I haven't seen you for a while, so how is the observatory works progressing?

Dennis
03-06-2008, 06:42 PM
Here is a comparison showing the non-use and the use of Mirror Lock Up (MLU). The photos aren’t pretty, but I was just playing around in the lounge room, trying hard not to disturb my wife and guests!

Canon 40D with 400mm F5.6 lens on a tripod, using remote shutter release.
Photos taken under a 40W table lamp showing various shells in an acrylic moulding some 4 metres away from camera.
Raw captures at ISO800 1/60 sec at F5.6 with no processing or sharpening.
Cropped from full frame.

Top photo – without MLU.
Bottom photo – using LiveView hence MLU active.
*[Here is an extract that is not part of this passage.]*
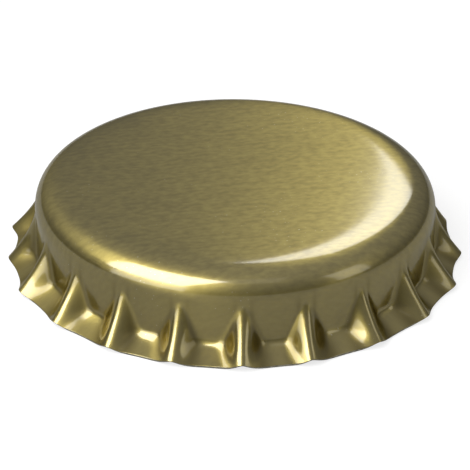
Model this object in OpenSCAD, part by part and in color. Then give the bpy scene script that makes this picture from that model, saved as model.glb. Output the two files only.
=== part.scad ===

I have highlighted the grey ellipse area on each photo to show the additional detail recorded in the shell when using MLU.

Cheers

Dennis

EDIT
Full frame photo added, resampled down to 1024x683, to show where the crop came from.

wmzaphod
03-06-2008, 07:48 PM
I'm surprised (pleasantly) it made that much diff on a 40D. The 40D is much smoother than the 20D - just goes to show eh :)

Terry B
03-06-2008, 10:04 PM
Interesting result. I agree that for the short exposure you used it has made a differnce but I wonder if there would be any discernable difference with a 5 min astro exposure. I think that any shake would be swamped by other sources of noise.

peter brown
03-06-2008, 11:35 PM
Hi Hagar
Just got word today that my Sirius cubby is ready for transport. Guess it will be here in about a week to ten days. Got my ultrawedge from the States so it will be all go soon. Now I just have to find theSCP before constructing my base for pier. Catch ya down the town or with the other senior citz.
Cheers PB

Dennis
04-06-2008, 06:30 AM
Yes – there is a big difference between a tripod (on a carpet floor) and an astronomical set up.

However, when trying to squeeze every last drop of image quality from your set up, it is worth optimising everything you (sensibly) can, to remove any potential sources of image degradation, leaving only those factors beyond your control.

Cheers

Dennis

thomasz
07-06-2008, 02:38 PM
I am not sure. I think you pay through internet.